Residents weigh in on Rim of the Valley expansion options at town hall
A town hall forum in La Cañada Monday asked residents to weigh in on a recent National Park Service report that calls for potentially expanding the Santa Monica Mountains National Recreation Area to include the Rim of the Valley corridor of regional mountains.
The NPS environmental assessment for the project explains how the 1,000-square-mile study area — which includes portions of the San Gabriel and Verdugo mountains, San Rafael Hills and the Arroyo Seco corridors — might be better managed and conserved if they were included as part of the federally protected recreation area.
Rep. Adam Schiff (D-Burbank), who's worked for the past 13 years to get citizens and legislators to support the idea of a large-scale conservation effort, hosted the forum at Descanso Gardens.
"I'm here tonight to discuss what I think is the very exciting potential for a very dramatic expansion of our parks in Los Angeles," Schiff said in his opening remarks, explaining how he helped introduce a bill in 2003 to authorize the study.
He explained how the National Park Service report considered four alternatives, including a "do nothing" option. While alternative A would maintain the current land management systems, alternative B calls for deepening cooperative efforts among the park service, partner agencies and landowners within the study area, in part through added funding to the NPS.

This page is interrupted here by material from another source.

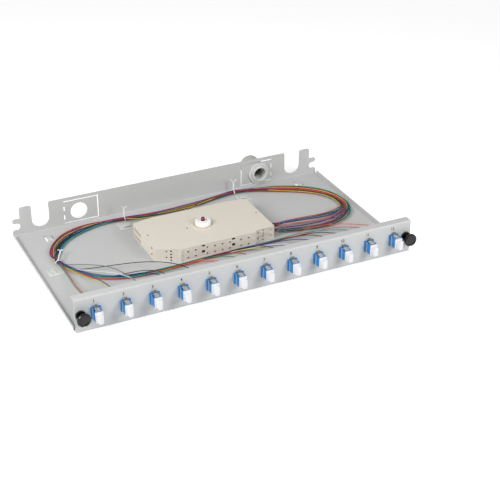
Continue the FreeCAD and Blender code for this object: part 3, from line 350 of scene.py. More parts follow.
def steel(name, colour, roughness):
    """Drawn steel, its lines across the stud"""
    paint = Paint(name, Specular_IOR_Level=0.5)
    lines = paint.noise(900, 2, (1, 1, 12))
    paint.colour(paint.mix(lines, colour, darker(colour, 0.75)))
    paint.metal(0.9)
    paint.rough(lines * 0.2 + roughness)
    return paint.material


def materials():
    """Every finish by name, made once"""
    if not MATERIALS:
        finish = bpy.context.scene.drawer_finish
        MATERIALS.update(
            powder=powder_coat(finish),
            adapter=moulded("adapter_plastic", finish.adapter, 0.3, 0.85),
            cap=moulded("cap_plastic", finish.cap, 0.4, 0.97),
            clip=spring_steel(finish),
            connector=connector_plastic(finish),
            knob=moulded("knob_plastic", finish.knob, 0.1, 0.7, 500, 0.04),
            cream=cream_plastic(finish),
            # Painted shade in the lid's holes and at the nut's foot
            lid=stained("lid_plastic", finish.cream, finish.hollow, box("cassette_lid")[1].z - 0.12),
            nut=stained("nut_plastic", finish.nut, finish.seam, box("cassette_nut")[0].z + 0.52),
            tip=red_tip(finish),
            stud=steel("stud_steel", linear("B4B6B8"), 0.25),
            gland=moulded("gland_plastic", finish.gland, 0.36, 0.94),
            dome=moulded("dome_plastic", darker(finish.gland, 0.8), 0.4, 0.92),
            rubber=moulded("seal_rubber", finish.rubber, 0.6, 0.8, 700, 0.2),
            tie=moulded("tie_plastic", finish.tie, 0.35, 0.95),
            mount=moulded("mount_plastic", finish.mount, 0.4, 0.93),
            ink=moulded("number_ink", finish.ink, 0.5, 0.9),
            comb=moulded("comb_plastic", finish.comb, 0.4, 0.92),
            sleeve=moulded("sleeve_plastic", finish.sleeve, 0.15, 0.9),
        )
        jackets = bpy.context.scene.drawer_jackets
        for name in jackets.__annotations__:
            MATERIALS[name] = jacket("jacket_" + name, getattr(jackets, name))
    return MATERIALS


# Modelling tools. Their places and lengths are in millimetres


def box(node):
    """The low and the high corner of a node"""
    low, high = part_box(node)
    return low / MM, high / MM


def middle(node):
    low, high = box(node)
    return (low + high) / 2


def port_x(port):
    return middle("adapter_%02d" % port).x


def fresh():
    """Object mode with nothing selected"""
    if bpy.context.object and bpy.context.object.mode != "OBJECT":
        bpy.ops.object.mode_set(mode="OBJECT")
    bpy.ops.object.select_all(action="DESELECT")


def take(item):
    fresh()
    item.select_set(True)
    bpy.context.view_layer.objects.active = item


def settle(item):
    """Moves an object's place, turn and scale into its mesh"""
    take(item)
    bpy.ops.object.transform_apply(location=True, rotation=True, scale=True)
    return item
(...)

Alternatives C and D, on the other hand, suggest legislation calling for a boundary adjustment for the Santa Monica Mountains National Recreation Area to allow for greater recreational opportunities and habitat linkages in sections of land close to urban areas.
The difference between these two options is primarily their size and scope, explained NPS Project Manager Anne Dove. While C proposes an approximately 173,000-acre addition, option D would expand the SMMNRA by about 313,000 acres.
In its draft report, the park service recommended alternative C, claiming that the larger proposed area's many landowners and managers would be complex and hard to broker.
"D is a pretty significant alternative in terms of its size," Dove said. "We felt that alternative C would yield the greatest return on the park service's investment."
Schiff, on the other hand, encouraged residents and conservationists to support D, because it would geographically ensure a wildlife corridor connecting the recreation area with the federally protected Angeles and Los Padres national forests.
Rorie Skei, chief deputy director of the Santa Monica Mountains Conservancy — which helped the city of La Cañada acquire land for the establishment of its Cherry Canyon recreation area and paid for a grant in 2012 to develop and protect the Flint Wash Trail — said Monday she supported the expansion alternatives.
"The template of expanding the park boundaries or establishing a new park really helps the whole region in achieving conservation goals," Skei said Monday.
The public comment window for the Rim of the Valley Corridor Special Resource Study is open through June 30. A copy of the draft report is available online at nps.gov/pwro/rimofthevalley. Citizens with questions can contact NPS Project Manager Anne Dove at (323) 441-9307.
An upcoming local meeting, hosted by the National Park Service, will take place Monday, from 7 to 9 p.m., at the La Crescenta Public Library, 2809 Foothill Blvd., La Crescenta.